Back in March, she called it “a social problem. Mothers spend longer away from the labour market, they lose out on pay and pensions and it can stifle their career opportunities.” 

MP vs. parliament

Let us return to that lawsuit, where an MP took parliament to court.

“The case centres on whether Kári á Rógvi is entitled to be paid wages during his parental leave from his work as an MP,” said the legal documents. He did not, ruled the Faroese Court in 2011. According to the law, male MPs did not have that right. Female MPs, however, did have the right to paid parental leave.

At the time, Kári á Rógvi referred to the gender equality law, which he argued gave him the right to paid parental leave because it is illegal to discriminate between genders. But he lost both in the Faroese Court in 2011 and in the Eastern High Court – one of Denmark’s two high courts – in 2012.

In 2014, another parental leave case caught the media’s attention.

“Anne Mette makes history,” wrote one of the Faroe Islands’ biggest news sites, in.fo, on 25 January that year. Anne Mette Greve Klemensen became the first priest in the Faroe Islands to take parental leave. The news site also announced the start and end date of her leave.

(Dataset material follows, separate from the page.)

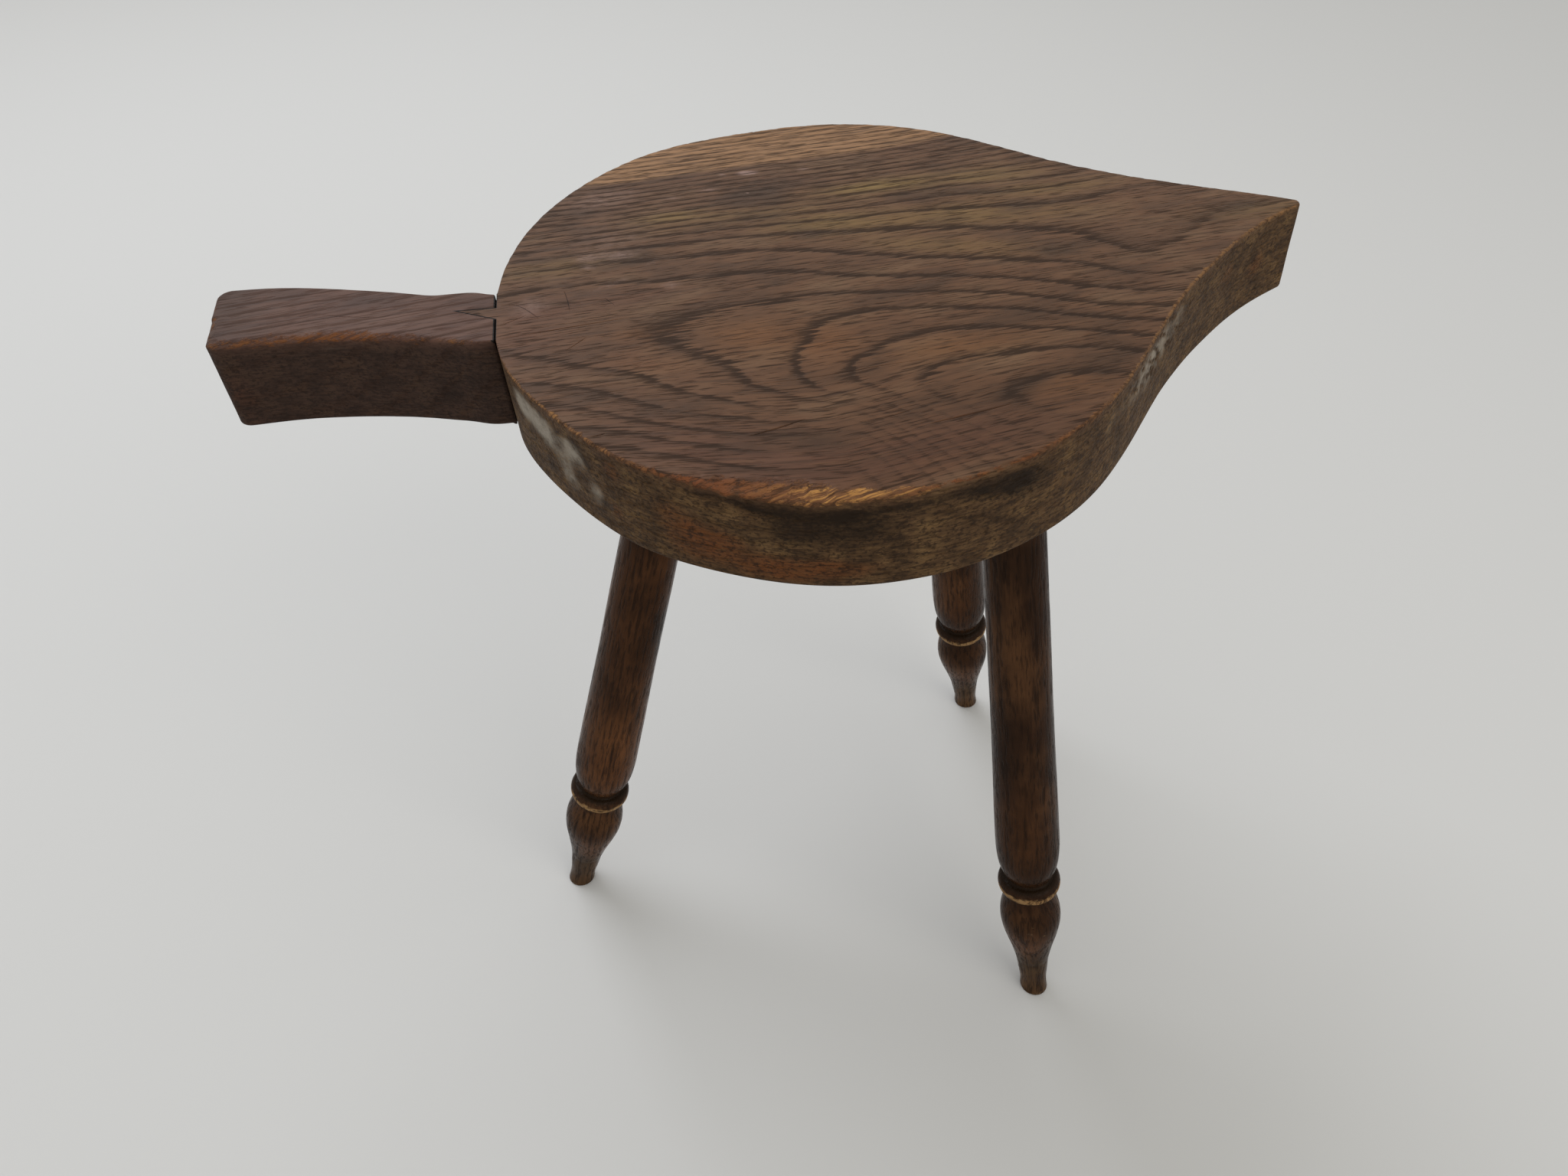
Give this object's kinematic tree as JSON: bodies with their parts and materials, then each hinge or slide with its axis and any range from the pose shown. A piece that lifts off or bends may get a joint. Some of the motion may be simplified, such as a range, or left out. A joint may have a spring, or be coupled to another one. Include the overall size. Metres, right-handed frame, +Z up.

The parental leave system "ought to change" 

Eight years later, many stories are still being written about the Faroese parental leave system. A common theme seems to be that it does not work as it should and it ought to change. This is what á Rógvi argued back in 2009, and it is what many believe today.

Yet there is a long way from 25,000 to 45,000 kroner – especially when you consider that the last time the ceiling was raised was in 2004. At that time, 18 years ago, the ceiling was 35,000 kroner a month – 10,000 kroner more than today.

It seems very likely that the ceiling will be raised by 2,000 kroner, as Rasmussen has proposed. He is part of the same government that extended the parental leave period by four weeks. But as opposition politician Ruth Vang from Progress pointed out: 

“It is all good and well that we have extended parental leave by four weeks. But the longer the leave is, and with the pay ceiling being so low, the longer families must live with a cut to their income."